# start of SOURCE MATERIAL
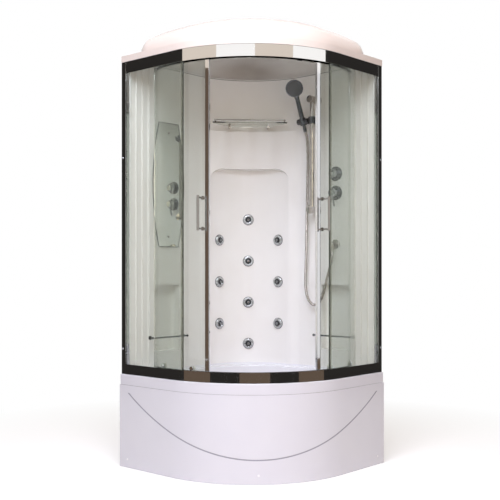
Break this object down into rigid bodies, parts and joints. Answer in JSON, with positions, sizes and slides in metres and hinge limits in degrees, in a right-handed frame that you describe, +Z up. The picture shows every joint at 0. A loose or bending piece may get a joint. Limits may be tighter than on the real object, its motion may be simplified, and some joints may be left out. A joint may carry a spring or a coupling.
{
  "type": "hydromassage shower cabin",
  "caption": "Quadrant shower cabin with a deep tray, sliding curved doors, massage jets in a hollow back rest, a hand shower on a slide bar and a domed roof.",
  "frame": {"origin": "on the floor under the middle of the cabin's outline", "axes": "+Z up; the room's corner is on +Y and the curved front faces -Y; +X is to the right seen from the front"},
  "size_m": [1.2728, 1.0475, 2.0961],
  "materials": {
    "acrylic_white": "glossy moulded acrylic",
    "acrylic_wall": "glossy moulded acrylic",
    "acrylic_roof": "glossy moulded acrylic",
    "painted_steel": "grey powder coat",
    "zinc_steel": "zinc plated",
    "white_plastic": "white screw caps",
    "chrome": "polished chrome",
    "clear_glass": "clear toughened glass",
    "shelf_glass": "clear glass",
    "mirror_glass": "silvered glass",
    "seal_rubber": "flexible seal",
    "dark_plastic": "dark moulded plastic",
    "wheel_plastic": "moulded acetal",
    "hose_steel": "ribbed metal hose",
    "pipe_plastic": "plastic pipe"
  },
  "bodies": {
    "cabin": {"tray": "acrylic_white", "tray_frame": "painted_steel", "tray_feet": "zinc_steel", "apron": "acrylic_white", "cover_screws": "white_plastic", "drain_waste": "zinc_steel", "back_panel": "acrylic_wall", "left_side_panel": "acrylic_wall", "right_side_panel": "acrylic_wall", "panel_bolts": "zinc_steel", "roof": "acrylic_roof", "wall_profiles": "chrome", "top_rail": "chrome", "bottom_rail": "chrome", "left_fixed_glass": "clear_glass", "right_fixed_glass": "clear_glass", "fixed_glass_seals": "seal_rubber", "mirror": "mirror_glass", "towel_rails": "chrome", "glass_shelf": "shelf_glass", "shelf_rail": "chrome", "slide_bar": "chrome", "outlet_elbow": "chrome", "mixer_valve": "chrome", "jet_bodies": "chrome", "water_pipes": "pipe_plastic", "shower_hose": "hose_steel"},
    "left_door": {"left_door_glass": "clear_glass", "left_door_edge": "chrome", "left_door_handle": "chrome", "left_roller_mounts": "chrome"},
    "left_wheel_top_front": {"left_wheel_top_front": "wheel_plastic"},
    "left_wheel_top_rear": {"left_wheel_top_rear": "wheel_plastic"},
    "left_wheel_low_front": {"left_wheel_low_front": "wheel_plastic"},
    "left_wheel_low_rear": {"left_wheel_low_rear": "wheel_plastic"},
    "right_door": {"right_door_glass": "clear_glass", "right_door_edge": "chrome", "right_door_handle": "chrome", "right_roller_mounts": "chrome"},
    "right_wheel_top_front": {"right_wheel_top_front": "wheel_plastic"},
    "right_wheel_top_rear": {"right_wheel_top_rear": "wheel_plastic"},
    "right_wheel_low_front": {"right_wheel_low_front": "wheel_plastic"},
    "right_wheel_low_rear": {"right_wheel_low_rear": "wheel_plastic"},
    "slider": {"slider": "chrome"},
    "shower_holder": {"shower_holder": "chrome"},
    "hand_shower": {"hand_shower": "chrome", "hand_shower_face": "dark_plastic"},
    "mixer_lever": {"mixer_lever": "chrome"},
    "diverter_knob": {"diverter_knob": "chrome"},
    "drain_strainer": {"drain_strainer": "chrome"},
    "jet_nozzle_1": {"jet_nozzle_1": "dark_plastic"},
    "jet_nozzle_2": {"jet_nozzle_2": "dark_plastic"},
    "jet_nozzle_3": {"jet_nozzle_3": "dark_plastic"},
    "jet_nozzle_4": {"jet_nozzle_4": "dark_plastic"},
    "jet_nozzle_5": {"jet_nozzle_5": "dark_plastic"},
    "jet_nozzle_6": {"jet_nozzle_6": "dark_plastic"},
    "jet_nozzle_7": {"jet_nozzle_7": "dark_plastic"},
    "jet_nozzle_8": {"jet_nozzle_8": "dark_plastic"},
    "jet_nozzle_9": {"jet_nozzle_9": "dark_plastic"},
    "jet_nozzle_10": {"jet_nozzle_10": "dark_plastic"}
  },
  "joints": [
    {"name": "left_door_slide", "type": "hinge", "parent": "cabin", "child": "left_door", "pos_m": [0, 0.02751, 0], "axis": [0, 0, 1], "range_deg": [-8.7, 24.05]},
    {"name": "left_wheel_top_front_spin", "type": "hinge", "parent": "left_door", "child": "left_wheel_top_front", "pos_m": [-0.28402, -0.38884, 1.8938], "axis": [0.5635, 0.8261, 0], "continuous": true},
    {"name": "left_wheel_top_rear_spin", "type": "hinge", "parent": "left_door", "child": "left_wheel_top_rear", "pos_m": [-0.41184, -0.26301, 1.8938], "axis": [0.8171, 0.5764, 0], "continuous": true},
    {"name": "left_wheel_low_front_spin", "type": "hinge", "parent": "left_door", "child": "left_wheel_low_front", "pos_m": [-0.28402, -0.38884, 0.496], "axis": [0.5635, 0.8261, 0], "continuous": true},
    {"name": "left_wheel_low_rear_spin", "type": "hinge", "parent": "left_door", "child": "left_wheel_low_rear", "pos_m": [-0.41184, -0.26301, 0.496], "axis": [0.8171, 0.5764, 0], "continuous": true},
    {"name": "right_door_slide", "type": "hinge", "parent": "cabin", "child": "right_door", "pos_m": [0, 0.02751, 0], "axis": [0, 0, 1], "range_deg": [-30.95, 1.8]},
    {"name": "right_wheel_top_front_spin", "type": "hinge", "parent": "right_door", "child": "right_wheel_top_front", "pos_m": [0.33198, -0.3517, 1.8938], "axis": [-0.6587, 0.7524, 0], "continuous": true},
    {"name": "right_wheel_top_rear_spin", "type": "hinge", "parent": "right_door", "child": "right_wheel_top_rear", "pos_m": [0.44376, -0.21143, 1.8938], "axis": [-0.8805, 0.4741, 0], "continuous": true},
    {"name": "right_wheel_low_front_spin", "type": "hinge", "parent": "right_door", "child": "right_wheel_low_front", "pos_m": [0.33198, -0.3517, 0.496], "axis": [-0.6587, 0.7524, 0], "continuous": true},
    {"name": "right_wheel_low_rear_spin", "type": "hinge", "parent": "right_door", "child": "right_wheel_low_rear", "pos_m": [0.44376, -0.21143, 0.496], "axis": [-0.8805, 0.4741, 0], "continuous": true},
    {"name": "slider_slide", "type": "slide", "parent": "cabin", "child": "slider", "axis": [0, 0, 1], "range_m": [-0.4, 0.06], "deforming": ["shower_hose"]},
    {"name": "holder_tilt", "type": "hinge", "parent": "slider", "child": "shower_holder", "pos_m": [0.26587, 0.08974, 1.685], "axis": [0.7071, -0.7071, 0], "range_deg": [-15, 15]},
    {"name": "hand_shower_lift", "type": "slide", "parent": "shower_holder", "child": "hand_shower", "axis": [-0.2763, -0.2763, 0.9205], "range_m": [0, 0.08]},
    {"name": "mixer_turn", "type": "hinge", "parent": "cabin", "child": "mixer_lever", "pos_m": [0.42002, 0.0063, 1.318], "axis": [-0.7071, -0.7071, 0], "range_deg": [-45, 45]},
    {"name": "diverter_turn", "type": "hinge", "parent": "cabin", "child": "diverter_knob", "pos_m": [0.42002, 0.0063, 1.413], "axis": [-0.7071, -0.7071, 0], "range_deg": [-90, 90]},
    {"name": "strainer_lift", "type": "slide", "parent": "cabin", "child": "drain_strainer", "axis": [0, 0, 1], "range_m": [0, 0.06]},
    {"name": "jet_nozzle_1_tilt", "type": "hinge", "parent": "cabin", "child": "jet_nozzle_1", "pos_m": [0, 0.29813, 0.548], "axis": [1, 0, 0], "range_deg": [-12, 12]},
    {"name": "jet_nozzle_2_tilt", "type": "hinge", "parent": "cabin", "child": "jet_nozzle_2", "pos_m": [0, 0.29813, 0.765], "axis": [1, 0, 0], "range_deg": [-12, 12]},
    {"name": "jet_nozzle_3_tilt", "type": "hinge", "parent": "cabin", "child": "jet_nozzle_3", "pos_m": [0, 0.29813, 0.982], "axis": [1, 0, 0], "range_deg": [-12, 12]},
    {"name": "jet_nozzle_4_tilt", "type": "hinge", "parent": "cabin", "child": "jet_nozzle_4", "pos_m": [0, 0.29813, 1.199], "axis": [1, 0, 0], "range_deg": [-12, 12]},
    {"name": "jet_nozzle_5_tilt", "type": "hinge", "parent": "cabin", "child": "jet_nozzle_5", "pos_m": [-0.15431, 0.245, 0.6565], "axis": [0.788, 0.6157, 0], "range_deg": [-12, 12]},
    {"name": "jet_nozzle_6_tilt", "type": "hinge", "parent": "cabin", "child": "jet_nozzle_6", "pos_m": [-0.15431, 0.245, 0.8735], "axis": [0.788, 0.6157, 0], "range_deg": [-12, 12]},
    {"name": "jet_nozzle_7_tilt", "type": "hinge", "parent": "cabin", "child": "jet_nozzle_7", "pos_m": [-0.15431, 0.245, 1.0905], "axis": [0.788, 0.6157, 0], "range_deg": [-12, 12]},
    {"name": "jet_nozzle_8_tilt", "type": "hinge", "parent": "cabin", "child": "jet_nozzle_8", "pos_m": [0.15431, 0.245, 0.6565], "axis": [0.788, -0.6157, 0], "range_deg": [-12, 12]},
    {"name": "jet_nozzle_9_tilt", "type": "hinge", "parent": "cabin", "child": "jet_nozzle_9", "pos_m": [0.15431, 0.245, 0.8735], "axis": [0.788, -0.6157, 0], "range_deg": [-12, 12]},
    {"name": "jet_nozzle_10_tilt", "type": "hinge", "parent": "cabin", "child": "jet_nozzle_10", "pos_m": [0.15431, 0.245, 1.0905], "axis": [0.788, -0.6157, 0], "range_deg": [-12, 12]}
  ],
  "couplings": [
    {"joint": "left_wheel_top_front_spin", "follows": "left_door_slide", "ratio": 53.053},
    {"joint": "left_wheel_top_rear_spin", "follows": "left_door_slide", "ratio": 53.053},
    {"joint": "left_wheel_low_front_spin", "follows": "left_door_slide", "ratio": 53.053},
    {"joint": "left_wheel_low_rear_spin", "follows": "left_door_slide", "ratio": 53.053},
    {"joint": "right_wheel_top_front_spin", "follows": "right_door_slide", "ratio": 53.053},
    {"joint": "right_wheel_top_rear_spin", "follows": "right_door_slide", "ratio": 53.053},
    {"joint": "right_wheel_low_front_spin", "follows": "right_door_slide", "ratio": 53.053},
    {"joint": "right_wheel_low_rear_spin", "follows": "right_door_slide", "ratio": 53.053}
  ]
}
# end of SOURCE MATERIAL
■ WRITTEN TASK
Copy each line that holds the word "with".

■ EXERCISE RESPONSE
Break this object down into rigid bodies, parts and joints. Answer in JSON, with positions, sizes and slides in metres and hinge limits in degrees, in a right-handed frame that you describe, +Z up. The picture shows every joint at 0. A loose or bending piece may get a joint. Limits may be tighter than on the real object, its motion may be simplified, and some joints may be left out. A joint may carry a spring or a coupling.
  "caption": "Quadrant shower cabin with a deep tray, sliding curved doors, massage jets in a hollow back rest, a hand shower on a slide bar and a domed roof.",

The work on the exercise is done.